If you want to make a signal actually secure against eavesdropping, then the "scrambler" approaches don't work; they are trivial to attack. But I imagine you're not looking for cryptographic strength security, but rather than old-school spy movie sound :-)

So, how do you get the signal into the Arduino so you can run the necessary math (DSP) to scramble it? You probably buy a ADC/DAC chip that can talk SPI or I2C, and run it at some slow speed, such as 8 bit mono at 8 kHz sampling frequency, which the Arduino can keep up with. Note that this will still generate 8 interrupts per millisecond, so you'll have to be pretty efficient at whatever processing you're doing. This is the cheapest I could find with a quick search -- note that all these things are surface-mount these days, so an easy hook-up to a breadboard is not in the cards: http://search.digikey.com/us/en/products/SGTL5000XNAA3/SGTL5000XNAA3-ND/2186897

Sorry, that chip actually does I2C/SPI only for control, and data goes through I2S, which the Arduino isn't set up for. You'll need some higher-cost device to actually do audio in and out, and/or try to bend the SPI interface as a I2S interface (which I'm not sure is even possible on the Atmega/Arduino). This guy can do the input and output you need: http://datasheets.maxim-ic.com/en/ds/MAX1020-MAX1058.pdf but it's about $15 (and still surface mount): http://search.digikey.com/us/en/products/MAX1020BETX%2B/MAX1020BETX%2B-ND/1428009

It's already 've been done. Sure 8-bit mono, the same quality standard you are using everyday when you are talking by phone, and 500$ iPod makes no difference using the same network. http://interface.khm.de/index.php/lab/experiments/arduino-realtime-audio-processing/ To make voice sounds not traceable, like in TV shows anonymous voice, modulation should be with sawtooth wave instead of sine.

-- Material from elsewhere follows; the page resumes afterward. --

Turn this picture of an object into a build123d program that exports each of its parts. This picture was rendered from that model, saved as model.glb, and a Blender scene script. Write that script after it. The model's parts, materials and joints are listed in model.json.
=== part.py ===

jwatte: Old-school voice scramblers work on a side-band signal principle. When you ring modulate a signal with frequency A with a signal with frequency B, you generate two signals shifted in frequency, A+B, and A-B. if you make sure that they separate enough, you can notch filter out to get only one of those signals out, and send that through the wire. You then decode by doing the same thing again, and notching out the original side-band. You can do this in many separate bands, similar to a music vocoder effect unit, if you want to make un-scrambling somewhat harder.

Right, but I was thinking of something even simpler. Produce 3 signals. One, a sync signal to synchronize the 'de-coding' a second signal with varying frequency to mix with the audio, and a third to amplitude modulate the mixed signal, again with varying as well as different frequency. Then mix the synch signal with the modulated signal. The synch signal would mark the beginning of a known procedure so that the 'de-coding' could be achieved. An Arduino with a minimal amount of analogue circuitry could control this process. You could even rotate the rates and sequences of the frequency changes. So, the Arduino would not actually read the signal and process it, but orchestrate the obfuscation of the signal.

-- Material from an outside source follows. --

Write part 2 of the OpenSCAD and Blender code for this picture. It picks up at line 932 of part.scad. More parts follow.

Depending on how much you allowed these signals to affect the audio you could create all sorts of odd effects, or completely hide the signal such that it could no longer be heard by a human listener.

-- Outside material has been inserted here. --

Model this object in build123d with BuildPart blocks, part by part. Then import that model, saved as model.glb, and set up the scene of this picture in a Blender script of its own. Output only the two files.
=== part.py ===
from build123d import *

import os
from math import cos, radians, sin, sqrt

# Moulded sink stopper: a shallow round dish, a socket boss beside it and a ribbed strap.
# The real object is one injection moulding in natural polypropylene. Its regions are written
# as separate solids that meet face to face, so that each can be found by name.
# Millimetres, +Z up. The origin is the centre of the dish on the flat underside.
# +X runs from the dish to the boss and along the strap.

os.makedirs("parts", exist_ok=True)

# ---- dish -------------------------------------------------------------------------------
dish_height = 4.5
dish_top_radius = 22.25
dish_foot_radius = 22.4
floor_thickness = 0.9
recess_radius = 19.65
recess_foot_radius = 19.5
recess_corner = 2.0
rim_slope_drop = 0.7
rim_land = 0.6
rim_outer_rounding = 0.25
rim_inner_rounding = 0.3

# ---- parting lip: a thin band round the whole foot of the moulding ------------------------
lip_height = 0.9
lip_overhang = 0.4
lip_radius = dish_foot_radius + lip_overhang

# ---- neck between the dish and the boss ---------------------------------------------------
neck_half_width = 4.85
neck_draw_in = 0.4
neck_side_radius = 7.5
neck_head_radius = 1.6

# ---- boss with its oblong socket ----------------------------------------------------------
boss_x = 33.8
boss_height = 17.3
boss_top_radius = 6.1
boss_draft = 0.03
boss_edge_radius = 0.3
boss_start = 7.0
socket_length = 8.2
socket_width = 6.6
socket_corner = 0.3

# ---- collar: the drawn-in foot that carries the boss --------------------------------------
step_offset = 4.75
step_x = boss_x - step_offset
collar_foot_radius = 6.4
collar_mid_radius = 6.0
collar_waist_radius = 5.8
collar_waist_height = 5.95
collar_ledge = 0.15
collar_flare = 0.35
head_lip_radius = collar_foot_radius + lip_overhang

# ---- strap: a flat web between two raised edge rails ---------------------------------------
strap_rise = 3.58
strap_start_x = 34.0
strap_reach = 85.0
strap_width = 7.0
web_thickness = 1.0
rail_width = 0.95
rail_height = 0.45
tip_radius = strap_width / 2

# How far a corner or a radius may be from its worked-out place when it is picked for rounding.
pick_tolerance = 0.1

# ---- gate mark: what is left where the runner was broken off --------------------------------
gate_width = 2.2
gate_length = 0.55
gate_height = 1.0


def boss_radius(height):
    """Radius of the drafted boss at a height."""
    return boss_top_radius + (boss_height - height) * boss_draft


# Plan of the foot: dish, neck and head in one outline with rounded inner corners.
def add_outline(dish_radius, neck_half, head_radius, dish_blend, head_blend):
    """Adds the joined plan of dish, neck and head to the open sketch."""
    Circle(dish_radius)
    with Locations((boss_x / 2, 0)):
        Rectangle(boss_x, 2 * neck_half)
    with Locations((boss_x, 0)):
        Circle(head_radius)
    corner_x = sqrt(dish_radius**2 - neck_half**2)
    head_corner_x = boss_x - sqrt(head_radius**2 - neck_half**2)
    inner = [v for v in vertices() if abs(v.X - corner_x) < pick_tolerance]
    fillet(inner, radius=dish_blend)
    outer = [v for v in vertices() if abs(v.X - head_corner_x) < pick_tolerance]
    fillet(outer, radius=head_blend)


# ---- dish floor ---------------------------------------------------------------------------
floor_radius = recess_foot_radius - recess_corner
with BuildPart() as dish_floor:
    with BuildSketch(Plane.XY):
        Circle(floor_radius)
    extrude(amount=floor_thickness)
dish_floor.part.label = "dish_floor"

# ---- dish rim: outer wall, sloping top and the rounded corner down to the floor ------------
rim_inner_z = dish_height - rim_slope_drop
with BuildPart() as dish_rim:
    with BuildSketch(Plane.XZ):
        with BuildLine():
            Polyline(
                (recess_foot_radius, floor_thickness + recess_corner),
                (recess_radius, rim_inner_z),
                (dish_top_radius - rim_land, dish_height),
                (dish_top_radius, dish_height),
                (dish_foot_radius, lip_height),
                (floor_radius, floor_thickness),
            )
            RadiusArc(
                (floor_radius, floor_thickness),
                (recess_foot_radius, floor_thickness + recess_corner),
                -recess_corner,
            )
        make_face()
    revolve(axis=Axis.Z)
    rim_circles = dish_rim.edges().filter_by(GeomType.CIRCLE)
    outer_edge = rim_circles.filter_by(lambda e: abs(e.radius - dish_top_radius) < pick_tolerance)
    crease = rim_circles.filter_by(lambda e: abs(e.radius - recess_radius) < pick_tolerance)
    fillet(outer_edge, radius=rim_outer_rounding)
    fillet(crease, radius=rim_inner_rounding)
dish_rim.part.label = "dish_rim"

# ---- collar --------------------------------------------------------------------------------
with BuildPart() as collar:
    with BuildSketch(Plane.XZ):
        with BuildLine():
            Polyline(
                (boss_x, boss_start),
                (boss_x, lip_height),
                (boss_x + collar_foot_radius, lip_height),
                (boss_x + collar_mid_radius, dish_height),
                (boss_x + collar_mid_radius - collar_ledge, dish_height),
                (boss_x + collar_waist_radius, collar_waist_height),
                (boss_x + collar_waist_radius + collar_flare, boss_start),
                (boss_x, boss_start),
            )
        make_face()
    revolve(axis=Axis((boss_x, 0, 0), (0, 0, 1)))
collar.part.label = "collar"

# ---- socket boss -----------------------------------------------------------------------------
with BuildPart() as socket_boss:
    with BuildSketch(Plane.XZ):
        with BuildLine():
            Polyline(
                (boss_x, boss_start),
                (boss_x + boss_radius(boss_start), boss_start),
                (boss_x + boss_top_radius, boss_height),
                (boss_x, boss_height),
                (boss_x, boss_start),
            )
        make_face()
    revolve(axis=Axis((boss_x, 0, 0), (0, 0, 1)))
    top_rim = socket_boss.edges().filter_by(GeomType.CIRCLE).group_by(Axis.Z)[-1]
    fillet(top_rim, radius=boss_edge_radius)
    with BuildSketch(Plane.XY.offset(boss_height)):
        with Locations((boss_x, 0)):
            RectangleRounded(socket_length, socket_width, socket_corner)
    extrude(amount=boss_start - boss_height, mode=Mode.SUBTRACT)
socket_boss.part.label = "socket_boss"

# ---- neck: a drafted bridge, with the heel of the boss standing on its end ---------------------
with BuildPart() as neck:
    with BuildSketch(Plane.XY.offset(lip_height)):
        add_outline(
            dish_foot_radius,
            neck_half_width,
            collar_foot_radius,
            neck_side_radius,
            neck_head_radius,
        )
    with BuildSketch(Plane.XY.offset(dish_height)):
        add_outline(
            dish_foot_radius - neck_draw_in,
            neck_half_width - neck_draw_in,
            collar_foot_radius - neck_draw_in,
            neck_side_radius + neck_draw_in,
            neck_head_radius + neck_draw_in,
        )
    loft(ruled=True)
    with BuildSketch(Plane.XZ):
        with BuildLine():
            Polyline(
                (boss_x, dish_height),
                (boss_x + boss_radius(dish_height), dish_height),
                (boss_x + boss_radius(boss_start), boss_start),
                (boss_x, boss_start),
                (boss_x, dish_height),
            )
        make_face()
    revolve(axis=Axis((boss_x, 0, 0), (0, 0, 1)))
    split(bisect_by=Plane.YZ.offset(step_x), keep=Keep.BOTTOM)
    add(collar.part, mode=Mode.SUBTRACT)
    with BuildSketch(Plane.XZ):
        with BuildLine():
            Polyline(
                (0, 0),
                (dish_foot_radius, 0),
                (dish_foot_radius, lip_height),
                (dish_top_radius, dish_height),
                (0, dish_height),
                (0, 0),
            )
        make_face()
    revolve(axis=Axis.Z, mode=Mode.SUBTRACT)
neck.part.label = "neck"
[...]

"mixing" signals just means adding sounds together. You'll get the speech, plus some tone. "amplitude modulating" the signal is the same thing as ring modulating. And I really don't think your process will sound like you think it will sound like. There would be no cryptigraphic strength in the encoding -- running a real cypher and spitting out bits like a modem would be much more secure. Also, encoding with the process you suggest requires pretty steep filtering to separate the lobes, and carefully selected ring modulation frequencies, because otherwise the process is not reversible. Steep filters in analog components is pretty hard.

OMG!

Okay. Look, I'm not talking about making it into some internationally acclaimed security solution, just scrambling an audio signal. And yes, I do know what it would sound like, and how it will work. I did the exact same thing 30 years ago with a 6502.

Why is it that every one on the internet just assumes everyone else is just an idiot?

Yeah, ur rite. Mez jus an id jot. meez i-kews onlee sevbenty. uz rok dewd!

Go with your god.

I did the exact same thing 30 years ago with a 6502.

If I recall, that chip is a CPU for a VIC-20 ? Right… So using the Ardiuno should be the same process or same way you did back 30 years ago. But with a “twist” … I think …

And I agree with you it is possible to built a voice scrambler.

Anyway, we are just brainstorming here…

Yes. Most notably it was the CPU in the Apple II. Variants of it could be found in the Vic-20, C-64, Atari 400 and 800, OSI systems, UK101 and about 20 other systems back then. It was also the main CPU choice for Bally and Atari's commercial arcade and bar video games, as well as the Atari 2600.

It is still manufactured today in 20Mhz CMOS versions and a IP cores by Western Design Center and has been in constant use in new products since its release in the late 70s.

I hve toyed with a concept for a stream compressor that might work well for a scrambler. My idea was to take blocks of bytes and rotate them on edge if you could visualize a byte as a playing card normally flat on the table and stacked vertically. Now take that deck and stand it on end, now all of the LSB values are at the bottom and the MSB at the top, now read one bit from each card and assemble a byte representing a group of bits from many bytes. Now do a run length encoding on these bytes and transmit as relative change vectors.
Say for instance out of 24 byte samples of Bit0 we had 3 repeats of bit pattern 11010111, we would store it as a nibble and a byte. 111,11010111.
The nibble being the quanta of repeats of the pattern to follow. Many types of media have large areas of slow changing mid to MSB values. While similar to RLE it is quite different as RLE counts the number of times a byte value repeats, not a bit value.

It is still manufactured today in 20Mhz CMOS versions

I am surprised it is still being manufacture.

Why is it that every one on the internet just assumes everyone else is just an idiot?

Usually they are just playing the odds. :D

Certainly you could compress these MSBits of an audio stream like that. But how about the next bit? The LSB? Wouldn't work.